* [WORK TO DO]
Reproduce the material in full, unchanged.

* [DATASET EXTRACT]
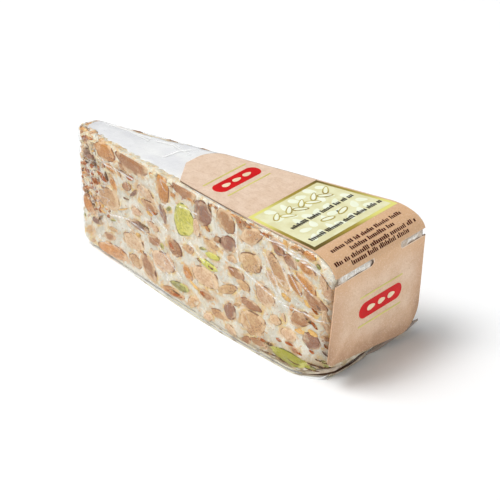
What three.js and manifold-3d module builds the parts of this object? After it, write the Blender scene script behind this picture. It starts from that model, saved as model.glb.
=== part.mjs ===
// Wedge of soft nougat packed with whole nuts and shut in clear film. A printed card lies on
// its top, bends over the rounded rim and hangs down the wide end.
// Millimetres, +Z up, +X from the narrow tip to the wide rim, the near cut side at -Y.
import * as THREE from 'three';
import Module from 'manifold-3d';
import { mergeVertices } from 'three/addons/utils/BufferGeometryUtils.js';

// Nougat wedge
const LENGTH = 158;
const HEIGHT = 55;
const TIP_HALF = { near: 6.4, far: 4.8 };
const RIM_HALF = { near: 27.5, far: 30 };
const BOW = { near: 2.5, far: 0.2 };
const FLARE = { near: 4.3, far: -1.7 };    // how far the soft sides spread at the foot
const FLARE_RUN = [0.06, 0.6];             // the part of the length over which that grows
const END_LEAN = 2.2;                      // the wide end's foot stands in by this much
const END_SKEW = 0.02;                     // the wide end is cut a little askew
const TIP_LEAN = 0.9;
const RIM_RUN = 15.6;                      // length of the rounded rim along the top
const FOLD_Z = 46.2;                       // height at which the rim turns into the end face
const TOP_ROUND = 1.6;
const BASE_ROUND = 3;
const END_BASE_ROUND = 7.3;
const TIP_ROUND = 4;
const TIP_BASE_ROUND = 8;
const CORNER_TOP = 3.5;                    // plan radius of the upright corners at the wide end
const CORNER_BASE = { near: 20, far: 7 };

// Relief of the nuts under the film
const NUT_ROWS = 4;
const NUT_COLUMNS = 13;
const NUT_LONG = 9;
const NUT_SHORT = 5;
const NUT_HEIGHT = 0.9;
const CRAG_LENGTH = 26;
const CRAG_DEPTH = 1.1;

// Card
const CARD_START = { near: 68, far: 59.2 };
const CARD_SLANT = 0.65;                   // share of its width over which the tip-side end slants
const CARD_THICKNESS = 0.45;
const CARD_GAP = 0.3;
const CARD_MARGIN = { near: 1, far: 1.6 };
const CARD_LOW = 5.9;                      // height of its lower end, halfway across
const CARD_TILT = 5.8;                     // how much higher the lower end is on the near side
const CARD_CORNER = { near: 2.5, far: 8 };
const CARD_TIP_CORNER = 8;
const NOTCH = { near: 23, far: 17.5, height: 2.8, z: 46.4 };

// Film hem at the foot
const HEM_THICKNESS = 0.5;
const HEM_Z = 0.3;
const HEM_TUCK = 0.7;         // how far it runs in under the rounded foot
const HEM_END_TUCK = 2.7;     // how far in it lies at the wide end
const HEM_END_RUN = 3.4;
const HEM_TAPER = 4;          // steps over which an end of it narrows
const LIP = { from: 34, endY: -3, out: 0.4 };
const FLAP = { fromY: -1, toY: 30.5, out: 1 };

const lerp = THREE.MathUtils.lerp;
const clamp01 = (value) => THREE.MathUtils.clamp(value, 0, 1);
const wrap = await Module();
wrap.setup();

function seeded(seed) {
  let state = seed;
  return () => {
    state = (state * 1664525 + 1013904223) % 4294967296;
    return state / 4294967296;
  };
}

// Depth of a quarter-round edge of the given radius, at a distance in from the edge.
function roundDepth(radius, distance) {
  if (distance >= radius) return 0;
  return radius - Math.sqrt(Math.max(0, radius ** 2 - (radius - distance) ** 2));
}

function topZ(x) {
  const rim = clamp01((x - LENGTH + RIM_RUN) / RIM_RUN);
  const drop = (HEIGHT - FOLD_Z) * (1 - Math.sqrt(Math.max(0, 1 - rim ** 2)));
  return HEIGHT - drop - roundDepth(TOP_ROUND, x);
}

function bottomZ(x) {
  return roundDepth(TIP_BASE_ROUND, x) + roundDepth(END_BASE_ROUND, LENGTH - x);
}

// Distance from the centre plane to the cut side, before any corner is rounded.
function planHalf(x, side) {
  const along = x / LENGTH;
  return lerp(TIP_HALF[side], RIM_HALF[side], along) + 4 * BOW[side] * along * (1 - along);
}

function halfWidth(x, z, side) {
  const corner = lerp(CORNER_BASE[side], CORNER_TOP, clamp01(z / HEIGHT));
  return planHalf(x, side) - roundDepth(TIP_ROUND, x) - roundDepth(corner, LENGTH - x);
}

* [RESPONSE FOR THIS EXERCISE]
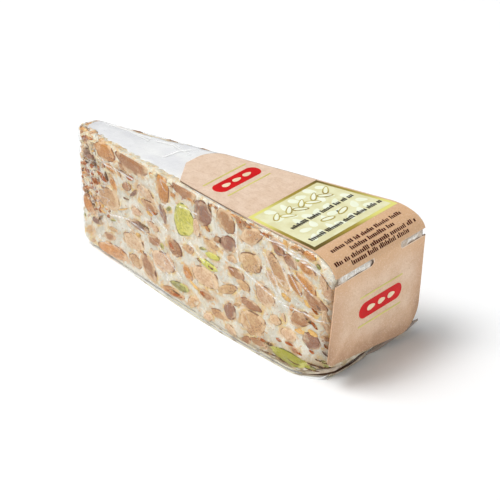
What three.js and manifold-3d module builds the parts of this object? After it, write the Blender scene script behind this picture. It starts from that model, saved as model.glb.
=== part.mjs ===
// Wedge of soft nougat packed with whole nuts and shut in clear film. A printed card lies on
// its top, bends over the rounded rim and hangs down the wide end.
// Millimetres, +Z up, +X from the narrow tip to the wide rim, the near cut side at -Y.
import * as THREE from 'three';
import Module from 'manifold-3d';
import { mergeVertices } from 'three/addons/utils/BufferGeometryUtils.js';

// Nougat wedge
const LENGTH = 158;
const HEIGHT = 55;
const TIP_HALF = { near: 6.4, far: 4.8 };
const RIM_HALF = { near: 27.5, far: 30 };
const BOW = { near: 2.5, far: 0.2 };
const FLARE = { near: 4.3, far: -1.7 };    // how far the soft sides spread at the foot
const FLARE_RUN = [0.06, 0.6];             // the part of the length over which that grows
const END_LEAN = 2.2;                      // the wide end's foot stands in by this much
const END_SKEW = 0.02;                     // the wide end is cut a little askew
const TIP_LEAN = 0.9;
const RIM_RUN = 15.6;                      // length of the rounded rim along the top
const FOLD_Z = 46.2;                       // height at which the rim turns into the end face
const TOP_ROUND = 1.6;
const BASE_ROUND = 3;
const END_BASE_ROUND = 7.3;
const TIP_ROUND = 4;
const TIP_BASE_ROUND = 8;
const CORNER_TOP = 3.5;                    // plan radius of the upright corners at the wide end
const CORNER_BASE = { near: 20, far: 7 };

// Relief of the nuts under the film
const NUT_ROWS = 4;
const NUT_COLUMNS = 13;
const NUT_LONG = 9;
const NUT_SHORT = 5;
const NUT_HEIGHT = 0.9;
const CRAG_LENGTH = 26;
const CRAG_DEPTH = 1.1;

// Card
const CARD_START = { near: 68, far: 59.2 };
const CARD_SLANT = 0.65;                   // share of its width over which the tip-side end slants
const CARD_THICKNESS = 0.45;
const CARD_GAP = 0.3;
const CARD_MARGIN = { near: 1, far: 1.6 };
const CARD_LOW = 5.9;                      // height of its lower end, halfway across
const CARD_TILT = 5.8;                     // how much higher the lower end is on the near side
const CARD_CORNER = { near: 2.5, far: 8 };
const CARD_TIP_CORNER = 8;
const NOTCH = { near: 23, far: 17.5, height: 2.8, z: 46.4 };

// Film hem at the foot
const HEM_THICKNESS = 0.5;
const HEM_Z = 0.3;
const HEM_TUCK = 0.7;         // how far it runs in under the rounded foot
const HEM_END_TUCK = 2.7;     // how far in it lies at the wide end
const HEM_END_RUN = 3.4;
const HEM_TAPER = 4;          // steps over which an end of it narrows
const LIP = { from: 34, endY: -3, out: 0.4 };
const FLAP = { fromY: -1, toY: 30.5, out: 1 };

const lerp = THREE.MathUtils.lerp;
const clamp01 = (value) => THREE.MathUtils.clamp(value, 0, 1);
const wrap = await Module();
wrap.setup();

function seeded(seed) {
  let state = seed;
  return () => {
    state = (state * 1664525 + 1013904223) % 4294967296;
    return state / 4294967296;
  };
}

// Depth of a quarter-round edge of the given radius, at a distance in from the edge.
function roundDepth(radius, distance) {
  if (distance >= radius) return 0;
  return radius - Math.sqrt(Math.max(0, radius ** 2 - (radius - distance) ** 2));
}

function topZ(x) {
  const rim = clamp01((x - LENGTH + RIM_RUN) / RIM_RUN);
  const drop = (HEIGHT - FOLD_Z) * (1 - Math.sqrt(Math.max(0, 1 - rim ** 2)));
  return HEIGHT - drop - roundDepth(TOP_ROUND, x);
}

function bottomZ(x) {
  return roundDepth(TIP_BASE_ROUND, x) + roundDepth(END_BASE_ROUND, LENGTH - x);
}

// Distance from the centre plane to the cut side, before any corner is rounded.
function planHalf(x, side) {
  const along = x / LENGTH;
  return lerp(TIP_HALF[side], RIM_HALF[side], along) + 4 * BOW[side] * along * (1 - along);
}

function halfWidth(x, z, side) {
  const corner = lerp(CORNER_BASE[side], CORNER_TOP, clamp01(z / HEIGHT));
  return planHalf(x, side) - roundDepth(TIP_ROUND, x) - roundDepth(corner, LENGTH - x);
}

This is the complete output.